Am Samstag und Sonntag (19. und 20. Oktober) fanden in der UdK parallel drei Workshops statt, in denen drei Künstler:innen ihre künstlerisch-pädagogische Praxis mit Teilnehmenden der Tagung und Studierenden der UdK in reflektierter Weise erprobten: eine auf Resonanzbeziehung setzende Auseinandersetzung mit Landschaft (“Das Wort für Welt ist Wald” mit Thorsten Eibeler), eine kritische Auseinandersetzung mit Interspezies-Beziehungen (“Microcosmos - wo kommen wir her?” mit Eva Meyer-Keller), sowie eine Erprobung von neuen postdigitalen Verbindungen zwischen menschlichen und nichtmenschlichen Spezies im Kontext von postdigitalen und posthumanen Ansätzen (“Erprobung postdigitaler Entanglements” mit Sabine Köstler-Kilian).

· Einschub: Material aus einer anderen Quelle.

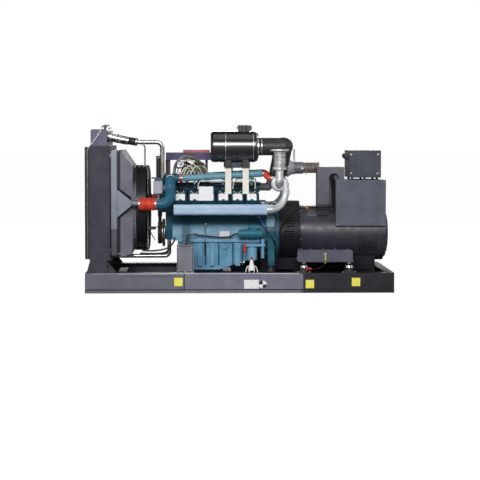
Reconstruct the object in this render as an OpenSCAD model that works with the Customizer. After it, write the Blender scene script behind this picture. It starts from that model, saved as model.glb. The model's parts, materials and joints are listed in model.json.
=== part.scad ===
// Gas engine generator set on a skid base.
// Origin: middle of the base, on the floor. +X runs from the radiator to the
// alternator, -Y is the side with the junction box, +Z is up. Millimetres.

/* [Skid base] */
// Length of the skid base
base_len = 3260; // [3240:5:3300]
// Width over the two side rails
base_w = 1300; // [1290:5:1320]
// Height of the side rails
rail_h = 210; // [206:1:216]
// Width of a rail's flanges
rail_flange = 132; // [128:1:138]
// Thickness of the rail plates
rail_t = 10; // [8:1:12]
// How far the outer strips stand proud of the web
rail_proud = 8; // [6:1:10]
// Height of the foot strip along the bottom of a rail
foot_strip_h = 36; // [30:1:40]
// Height of the lip along the top of a rail
lip_h = 28; // [24:1:32]
// Radius of the anchor holes in the bottom flanges
anchor_r = 11; // [9:0.5:13]
// Distance of the anchor holes from the base's ends
anchor_inset = 180; // [160:5:200]
// Distance of the anchor holes from the base's sides
anchor_edge = 60; // [54:1:66]
// Height of the cross members
cross_h = 160; // [150:1:165]
// Width of the cross members
cross_w = 90; // [80:1:100]

/* [Radiator] */
// Height of the radiator feet
foot_h = 135; // [130:1:140]
// Depth of the radiator frame along the set
frame_d = 214; // [206:1:220]
// How far the radiator frame stands in from the base's sides
frame_inset = 15; // [12:0.5:19]
// Height of the radiator frame
frame_h = 1205; // [1195:1:1215]
// Wall of the radiator frame's channels
frame_t = 60; // [52:1:66]
// Height of the radiator frame's bottom rail
frame_bottom_h = 105; // [98:1:112]
// Height of the radiator frame's top rail
frame_top_h = 52; // [48:1:58]
// Depth of the guard in front of the core
guard_d = 48; // [42:1:54]
// How far the front guard stands in from the frame's sides
guard_inset = 17; // [13:1:22]
// Pitch of the front guard's upright bars
guard_pitch = 50; // [44:1:60]
// Thickness of a guard bar
guard_bar = 6; // [5:0.5:8]
// Depth of the header tank along the set
tank_d = 170; // [160:1:180]
// Height of the header tank
tank_h = 172; // [165:1:180]
// Width over the header tank
tank_w = 1040; // [1000:5:1060]
// Edge radius of the header tank
tank_edge = 22; // [16:1:30]
// Radius of the filler neck
filler_r = 22; // [19:1:25]
// Radius of the overflow tube
overflow_r = 5; // [4:0.5:5.5]
// Depth of the charge air cooler behind the radiator
cooler_d = 68; // [60:1:76]
// Height of the charge air cooler
cooler_h = 1098; // [1080:2:1104]
// Width of one side tank of the charge air cooler
cooler_tank_w = 50; // [44:1:56]
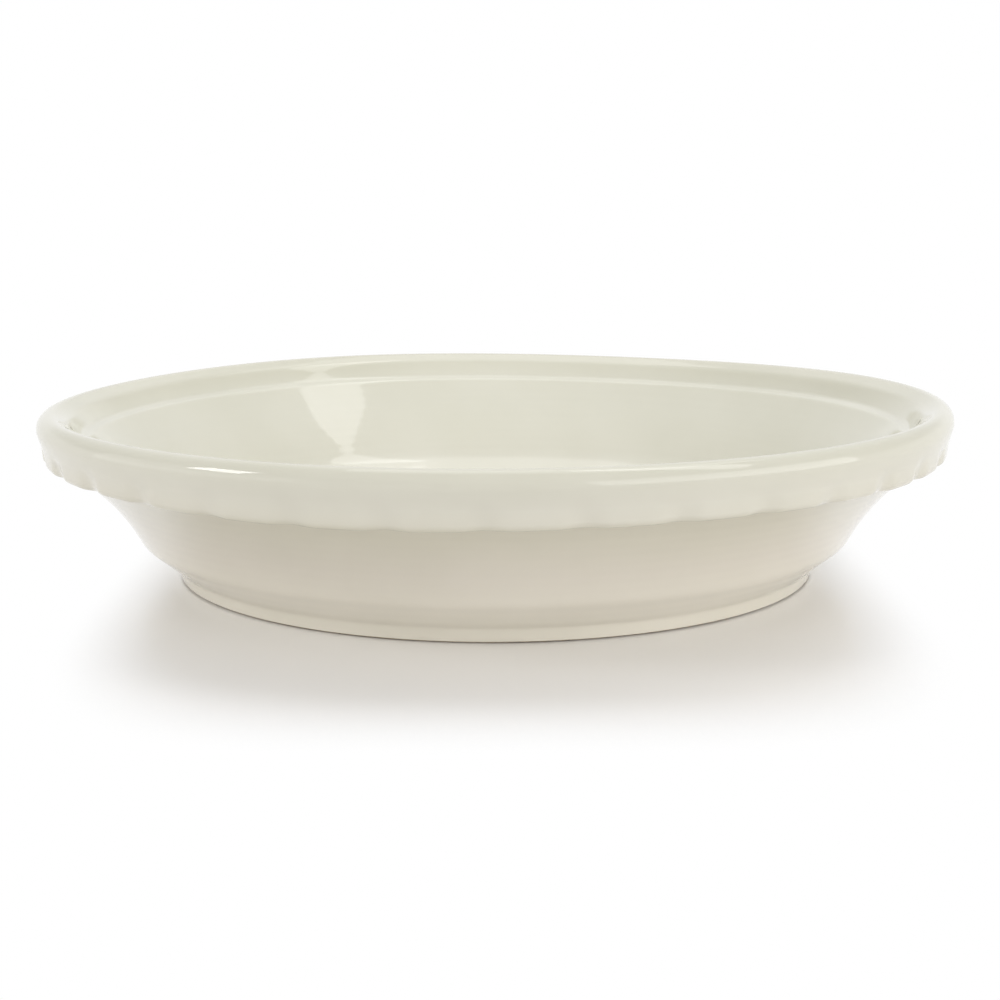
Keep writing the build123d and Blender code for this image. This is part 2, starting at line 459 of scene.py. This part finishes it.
LAMP_DISTANCE = 1.2
LAMP_AIM = Vector((0.0, 0.0, 0.03))
LAMPS = (
    # name, shape, bearing, elevation, width, height, turn, watts
    ("panel_right", "RECTANGLE", 56.0, 15.0, 1.6, 0.6, 0.0, 5.6),
    ("panel_left", "RECTANGLE", -75.0, 12.0, 1.4, 0.7, 0.0, 1.8),
    ("lamp_left", "RECTANGLE", -69.0, 30.5, 0.28, 0.28, 0.0, 2.1),
    ("lamp_right", "ELLIPSE", 96.5, 63.0, 1.2, 0.26, 36.5, 1.7),
    ("lamp_top", "RECTANGLE", 165.0, 70.0, 0.9, 0.7, 0.0, 1.8),
)
for name, shape, bearing, elevation, width, height, turn, watts in LAMPS:
    light = bpy.data.lights.new(name, "AREA")
    light.shape = shape
    light.size, light.size_y, light.energy = width, height, watts
    lamp = bpy.data.objects.new(name, light)
    bpy.context.scene.collection.objects.link(lamp)
    facing = toward(bearing, elevation)
    lamp.location = facing * LAMP_DISTANCE + LAMP_AIM
    lamp.rotation_mode = "QUATERNION"
    lamp.rotation_quaternion = facing.to_track_quat("Z", "Y") @ Quaternion((0.0, 0.0, 1.0), math.radians(turn))

# The room's own light, and the soft bright places on its walls. What shows below the backdrop's two heights, which
# are those of the direction's z, is pure white.
ROOM_LIGHT = 0.42
SCREEN_SPREAD = 6.0
SCREENS = (
    # bearing, elevation, strength
    (180.0, 38.0, 0.74), (0.0, 38.0, 0.56), (-60.0, 38.0, 0.1),
)
BACKDROP = (0.15, 0.35)

world = bpy.data.worlds.new("white_room")
bpy.context.scene.world = world
world.use_nodes = True
tree = world.node_tree
ahead = Sock(tree, tree.nodes.new("ShaderNodeTexCoord").outputs["Generated"])
room = ROOM_LIGHT
for bearing, elevation, strength in SCREENS:
    facing = ahead.node("ShaderNodeVectorMath", {"operation": "DOT_PRODUCT"}, out="Value",
                        i0=ahead, i1=toward(bearing, elevation))
    room = room + strength * ((facing - 1.0) * SCREEN_SPREAD).maths("EXPONENT")
straight, mirrored = shown_rays(tree)
shown = straight.maths("MAXIMUM", mirrored * (1.0 - ahead.part(2).ramp(*BACKDROP)))
feed(tree.nodes["Background"], Strength=room + shown * (1.0 - room), Color=WHITE)

bpy.context.scene.view_settings.view_transform = "Standard"
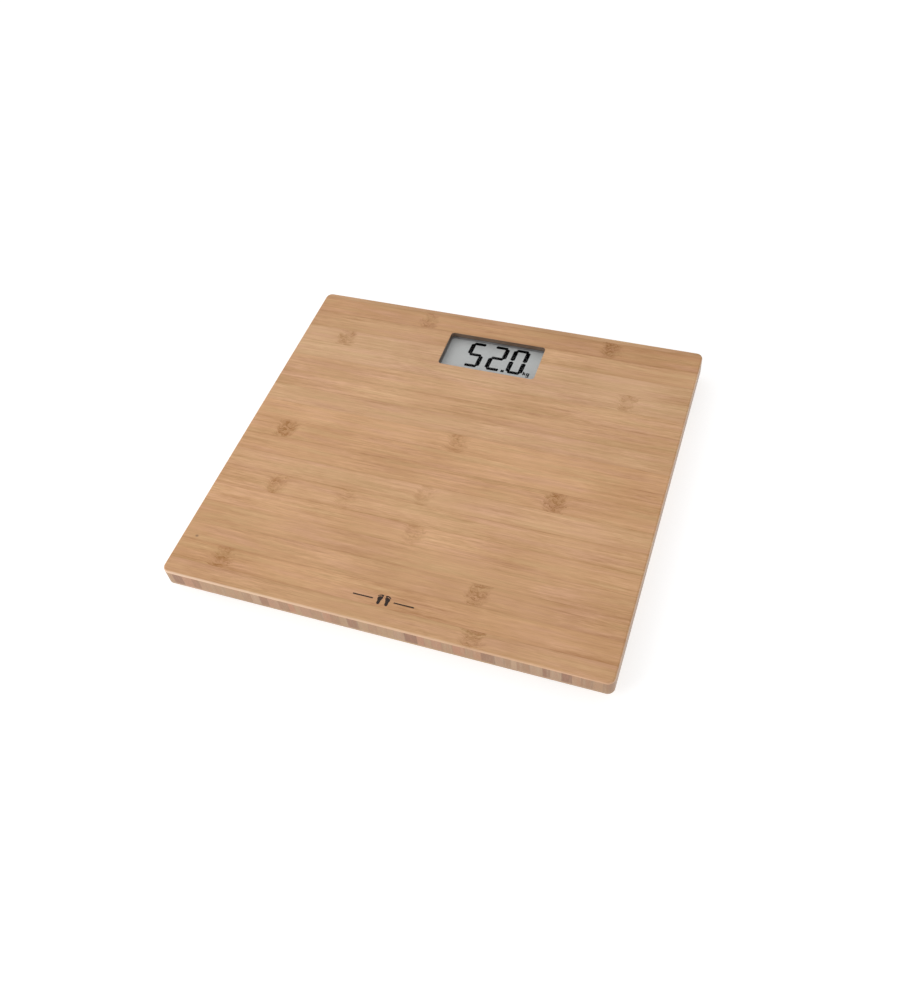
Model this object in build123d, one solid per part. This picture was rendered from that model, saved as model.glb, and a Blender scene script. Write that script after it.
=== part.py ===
"""Digital bathroom scale: a three-ply bamboo platform on four load-cell feet, with a recessed LCD.

Millimetres. The origin is on the floor under the platform's centre, +X is the user's right,
+Y points from the user's heels to the display and +Z is up.
"""

import math
import os

from build123d import *

# Platform board: thin face plies with strips along X, glued on a core with strips along Y
BOARD_W = 300.0
BOARD_D = 278.0
FACE_PLY = 2.2
CORE_PLY = 10.0
CORNER_R = 4.75
TOP_ROUND = 1.2
BOTTOM_ROUND = 0.7
BOARD_Z = 6.6
CORE_Z = BOARD_Z + FACE_PLY
FACE_Z = CORE_Z + CORE_PLY
TOP_Z = FACE_Z + FACE_PLY

# Display window through the board's top
WINDOW_W = 74.0
WINDOW_D = 34.0
WINDOW_Y = 101.5
WINDOW_R = 2.5
WINDOW_EDGE = 0.4
LENS_DEPTH = 6.0

# Pocket for the display and circuit, open to the underside
POCKET_W = 104.0
POCKET_FRONT = 45.0
POCKET_BACK = 126.0
POCKET_R = 6.0
POCKET_TOP = 17.2

# Display stack, from the lens down
LENS = (82.0, 42.0, 1.0)
GLASS = (80.0, 40.0, 1.1)
GLASS_REAR_D = 34.0
REFLECTOR_T = 0.2
ZEBRA = (72.0, 2.2)
FRAME_W = 96.0
FRAME_D = 47.0
FRAME_TOP = 16.8
NEST_GAP = 0.2
LENS_TOP = TOP_Z - LENS_DEPTH
LENS_Z = LENS_TOP - LENS[2]
LENS_GAP = 0.1
FRONT_GLASS_TOP = LENS_Z - LENS_GAP
FRONT_GLASS_Z = FRONT_GLASS_TOP - GLASS[2]
REAR_GLASS_Z = FRONT_GLASS_Z - GLASS[2]
REFLECTOR_Z = REAR_GLASS_Z - REFLECTOR_T

# Circuit board under the frame, with a tongue that carries the unit switch
PCB_TOP = 11.0
PCB_T = 1.2
PCB_Z = PCB_TOP - PCB_T
PCB_SCREW_X = 44.6
PCB_SCREW_Y = 19.0
BUTTON_X = 28.0
BATTERY_X = -24.0
BATTERY_Y = 63.0
TONGUE_W = 30.0
TONGUE_FRONT = 54.0

# Cover plate on the underside
COVER_W = 122.0
COVER_FRONT = 39.0
COVER_BACK = 132.0
COVER_R = 9.0
COVER_T = 1.6
COVER_Z = BOARD_Z - COVER_T
COVER_SCREW_X = 56.5
COVER_SCREW_YS = (56.0, 118.0)
RIM_T = 1.4
RIM_TOP = 8.2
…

So versuchte die Labortagung den Bogen zu schlagen von der Einordnung der Klimakrise als eine Zivilisationskrise, über die Besprechung von Subjekt-, Bildungs- und Theaterbegriffen und theoretische Ansätzen, wie Berührbarkeit oder radikale Empathie, bis zu konkreten praktischen theaterpädagogischen Ansätzen, Projekten und Workshops. Dies spiegelt auch das bewährte Vorgehen in der Lehre und Vermittlung in der Klimakrise wieder: Es geht immer wieder darum, auf die nötige gesellschaftliche, politische Dimension zu schauen, Wege der Transformation in Theorie zu verankern und zu kontextualisieren und diese in der Praxis zu erproben.
* Fotos: Pauline Warneboldt
[1] Der Vortrag ist hier zu sehen: https://www.youtube.com/watch?v=39aOX-Atiew
[2] Dabei bezieht er sich auf seine eigenen Bücher "Das Ende der Megamaschine. Geschichte einer scheiternden Zivilisation", "Der Stoff, aus dem wir sind. Warum wir Natur und Gesellschaft neu denken müssen" und "Das geistige Feld. Essentialien des Theaters".